Source material:
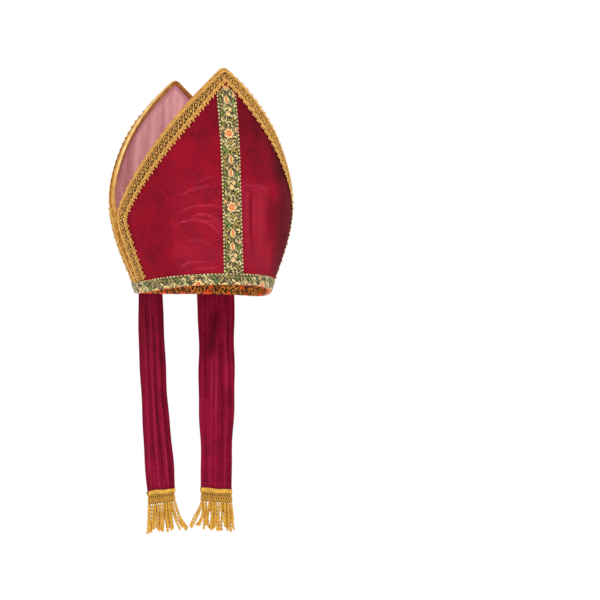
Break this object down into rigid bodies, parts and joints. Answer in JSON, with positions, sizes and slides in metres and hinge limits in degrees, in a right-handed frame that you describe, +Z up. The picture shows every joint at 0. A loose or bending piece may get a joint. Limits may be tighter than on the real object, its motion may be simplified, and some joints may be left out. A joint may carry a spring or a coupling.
{
  "type": "bishop mitre",
  "caption": "Tall folding ceremonial hat of stiff front and back panels that rise to points over an open crown, with a lined head opening and fringed lappets hanging behind.",
  "frame": {"origin": "middle of the head opening, at the lower edge of the two panels", "axes": "+Z up to the points, the front panel faces -Y, the lappets hang at +Y, the wearer's left is +X"},
  "size_m": [0.2674, 0.2108, 0.6508],
  "materials": {
    "panel_velvet": "crimson pile velvet on a stiff backing",
    "lappet_velvet": "soft crimson pile velvet",
    "lining_satin": "dusty rose satin, shiny",
    "binding_satin": "old gold satin tape",
    "metal_lace": "open braid of gold metal thread",
    "brocade_ribbon": "woven floral ribbon with gold weft",
    "bullion_fringe": "twisted gold bullion cords"
  },
  "bodies": {
    "root": {"front_panel": "panel_velvet", "back_panel": "panel_velvet", "front_lining": "lining_satin", "back_lining": "lining_satin", "front_binding": "binding_satin", "back_binding": "binding_satin", "front_lace": "metal_lace", "back_lace": "metal_lace", "rim_band": "brocade_ribbon", "orphrey": "brocade_ribbon", "left_lappet": "lappet_velvet", "right_lappet": "lappet_velvet", "left_lappet_ribbon": "brocade_ribbon", "right_lappet_ribbon": "brocade_ribbon", "left_fringe": "bullion_fringe", "right_fringe": "bullion_fringe"}
  },
  "joints": []
}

Stated exercise: Please reproduce each line exactly as written.

Task output:
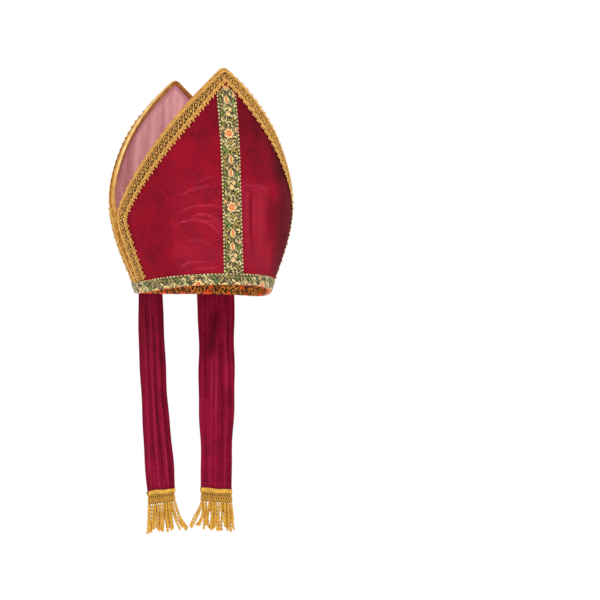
Break this object down into rigid bodies, parts and joints. Answer in JSON, with positions, sizes and slides in metres and hinge limits in degrees, in a right-handed frame that you describe, +Z up. The picture shows every joint at 0. A loose or bending piece may get a joint. Limits may be tighter than on the real object, its motion may be simplified, and some joints may be left out. A joint may carry a spring or a coupling.
{
  "type": "bishop mitre",
  "caption": "Tall folding ceremonial hat of stiff front and back panels that rise to points over an open crown, with a lined head opening and fringed lappets hanging behind.",
  "frame": {"origin": "middle of the head opening, at the lower edge of the two panels", "axes": "+Z up to the points, the front panel faces -Y, the lappets hang at +Y, the wearer's left is +X"},
  "size_m": [0.2674, 0.2108, 0.6508],
  "materials": {
    "panel_velvet": "crimson pile velvet on a stiff backing",
    "lappet_velvet": "soft crimson pile velvet",
    "lining_satin": "dusty rose satin, shiny",
    "binding_satin": "old gold satin tape",
    "metal_lace": "open braid of gold metal thread",
    "brocade_ribbon": "woven floral ribbon with gold weft",
    "bullion_fringe": "twisted gold bullion cords"
  },
  "bodies": {
    "root": {"front_panel": "panel_velvet", "back_panel": "panel_velvet", "front_lining": "lining_satin", "back_lining": "lining_satin", "front_binding": "binding_satin", "back_binding": "binding_satin", "front_lace": "metal_lace", "back_lace": "metal_lace", "rim_band": "brocade_ribbon", "orphrey": "brocade_ribbon", "left_lappet": "lappet_velvet", "right_lappet": "lappet_velvet", "left_lappet_ribbon": "brocade_ribbon", "right_lappet_ribbon": "brocade_ribbon", "left_fringe": "bullion_fringe", "right_fringe": "bullion_fringe"}
  },
  "joints": []
}